DATA EXCERPTS
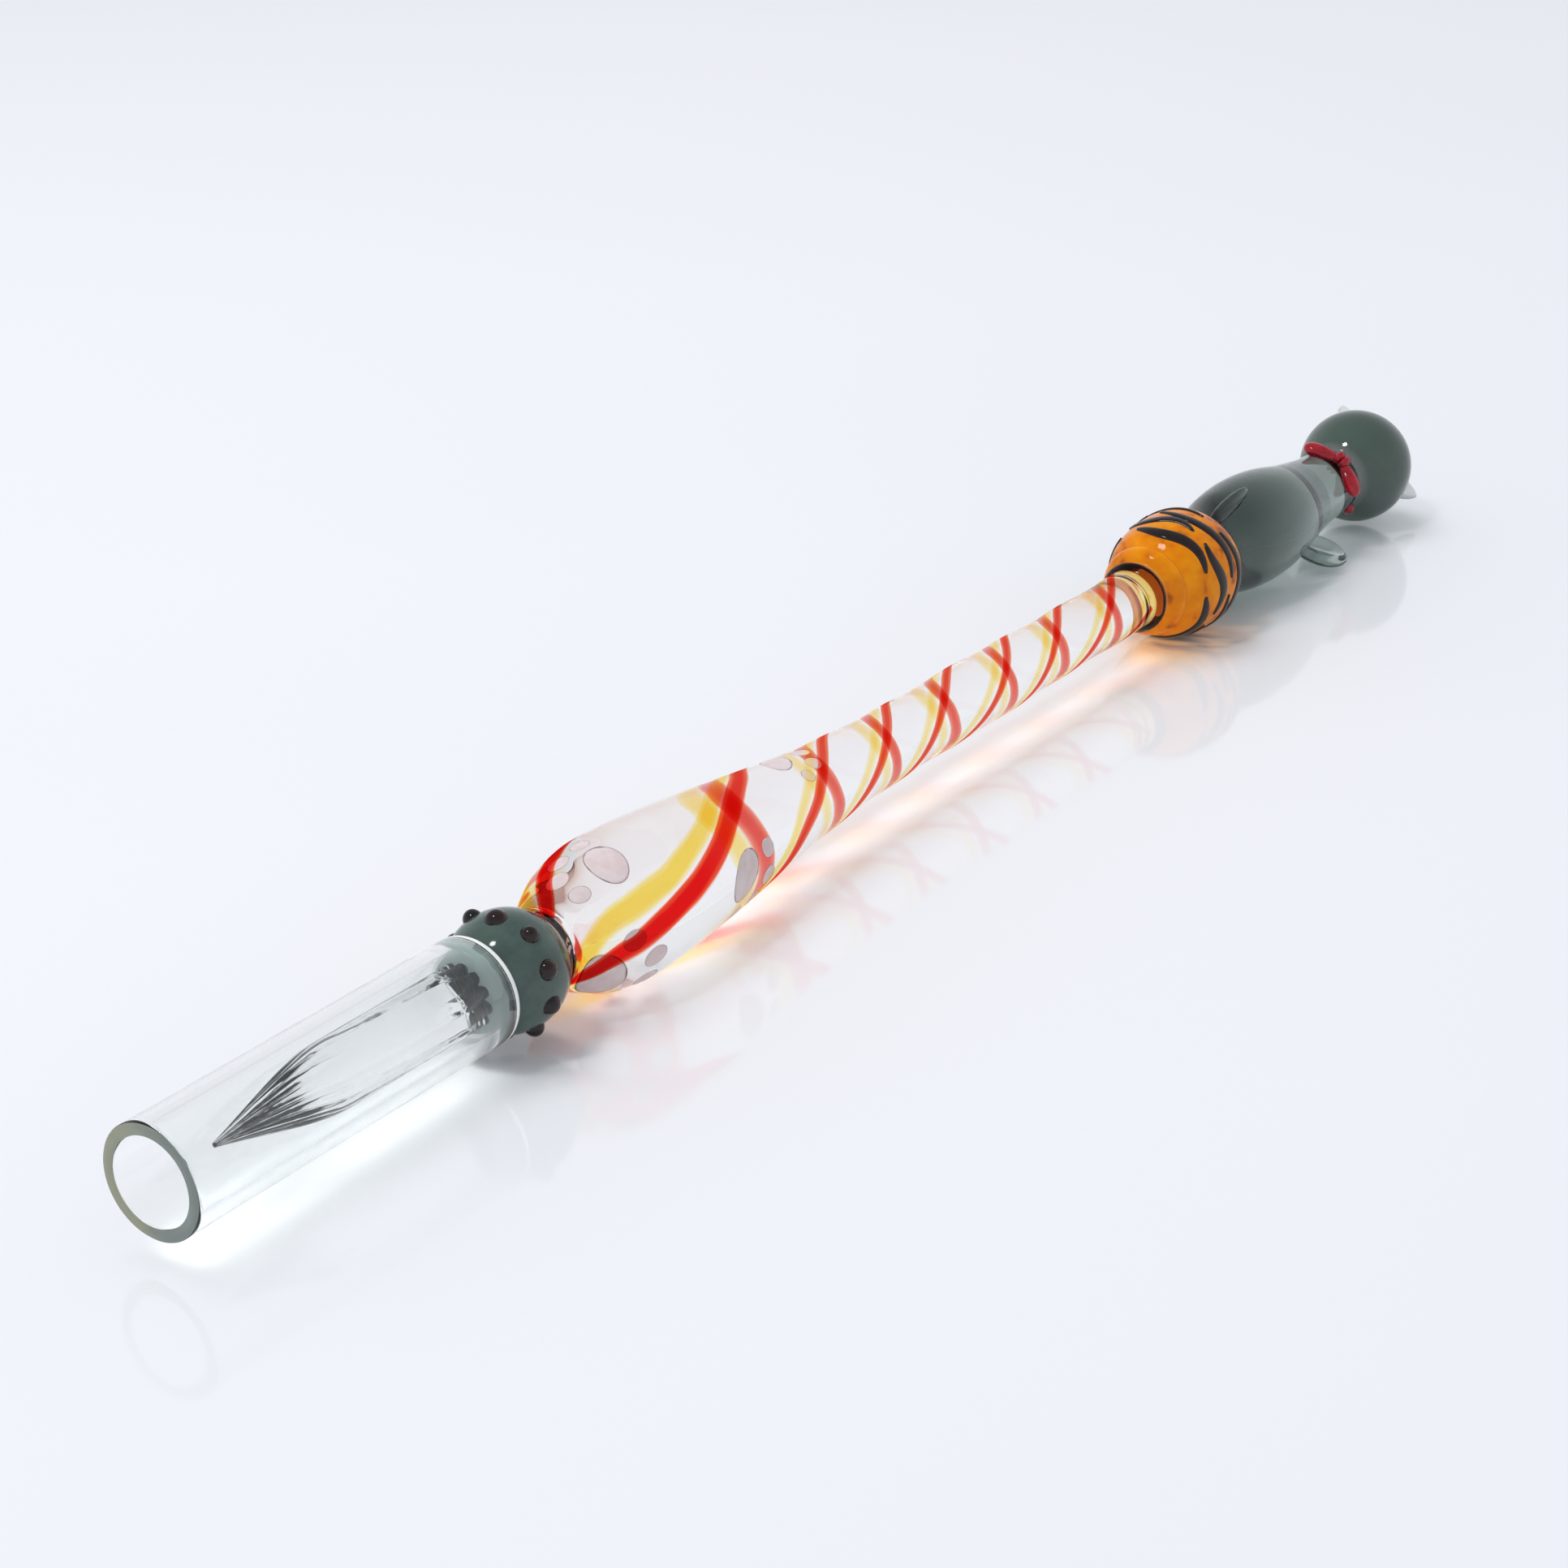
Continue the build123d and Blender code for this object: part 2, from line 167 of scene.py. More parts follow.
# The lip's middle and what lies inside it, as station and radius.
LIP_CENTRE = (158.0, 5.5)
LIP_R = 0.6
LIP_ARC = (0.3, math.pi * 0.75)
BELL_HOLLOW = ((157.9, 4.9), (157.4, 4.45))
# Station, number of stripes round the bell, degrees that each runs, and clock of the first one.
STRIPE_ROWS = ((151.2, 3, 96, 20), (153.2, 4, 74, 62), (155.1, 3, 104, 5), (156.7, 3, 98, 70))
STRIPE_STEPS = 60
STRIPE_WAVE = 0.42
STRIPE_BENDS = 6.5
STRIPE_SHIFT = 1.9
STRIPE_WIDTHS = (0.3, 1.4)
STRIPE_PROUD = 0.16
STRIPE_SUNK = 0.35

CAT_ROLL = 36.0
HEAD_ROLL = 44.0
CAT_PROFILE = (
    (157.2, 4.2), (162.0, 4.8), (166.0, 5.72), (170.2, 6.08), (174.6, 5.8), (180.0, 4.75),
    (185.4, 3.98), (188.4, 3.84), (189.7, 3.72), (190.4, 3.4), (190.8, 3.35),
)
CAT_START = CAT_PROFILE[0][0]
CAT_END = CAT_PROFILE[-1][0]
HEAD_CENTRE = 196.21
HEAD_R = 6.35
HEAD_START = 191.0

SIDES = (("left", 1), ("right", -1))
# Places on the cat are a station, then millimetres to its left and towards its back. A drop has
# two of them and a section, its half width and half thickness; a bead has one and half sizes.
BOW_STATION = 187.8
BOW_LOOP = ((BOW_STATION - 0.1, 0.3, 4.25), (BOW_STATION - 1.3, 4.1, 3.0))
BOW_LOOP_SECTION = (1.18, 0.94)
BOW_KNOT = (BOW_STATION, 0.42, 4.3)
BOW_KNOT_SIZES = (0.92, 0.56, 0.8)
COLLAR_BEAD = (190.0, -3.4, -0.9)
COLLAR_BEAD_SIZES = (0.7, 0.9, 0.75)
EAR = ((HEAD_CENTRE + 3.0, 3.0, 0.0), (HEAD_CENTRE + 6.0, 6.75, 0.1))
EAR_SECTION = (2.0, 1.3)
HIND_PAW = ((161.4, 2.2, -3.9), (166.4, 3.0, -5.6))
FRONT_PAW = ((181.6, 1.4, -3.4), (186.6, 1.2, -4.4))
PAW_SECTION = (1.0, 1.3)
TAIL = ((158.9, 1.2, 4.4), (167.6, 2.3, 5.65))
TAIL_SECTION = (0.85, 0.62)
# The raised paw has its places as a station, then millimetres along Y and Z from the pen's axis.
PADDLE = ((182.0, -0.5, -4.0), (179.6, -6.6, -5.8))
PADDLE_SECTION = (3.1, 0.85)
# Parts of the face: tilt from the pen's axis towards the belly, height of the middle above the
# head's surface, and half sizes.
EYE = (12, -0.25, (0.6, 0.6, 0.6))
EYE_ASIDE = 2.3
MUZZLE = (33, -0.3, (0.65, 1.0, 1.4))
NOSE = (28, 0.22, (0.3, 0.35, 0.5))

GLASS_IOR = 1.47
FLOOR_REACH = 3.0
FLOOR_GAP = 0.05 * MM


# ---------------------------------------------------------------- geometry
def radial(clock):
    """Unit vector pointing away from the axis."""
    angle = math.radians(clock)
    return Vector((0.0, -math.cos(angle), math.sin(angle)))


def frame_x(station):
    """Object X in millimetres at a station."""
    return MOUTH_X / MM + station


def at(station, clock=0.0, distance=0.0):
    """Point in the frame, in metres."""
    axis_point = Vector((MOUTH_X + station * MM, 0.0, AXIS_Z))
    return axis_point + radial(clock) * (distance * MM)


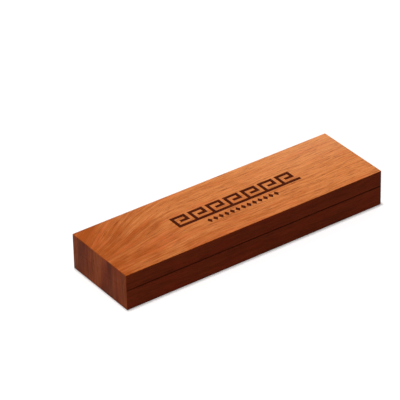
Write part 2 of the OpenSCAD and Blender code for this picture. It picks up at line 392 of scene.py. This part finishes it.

EXERCISE GOAL
Above are the records. Identify each line that contains the word "Blender".

TASK SOLUTION
Continue the build123d and Blender code for this object: part 2, from line 167 of scene.py. More parts follow.
Write part 2 of the OpenSCAD and Blender code for this picture. It picks up at line 392 of scene.py. This part finishes it.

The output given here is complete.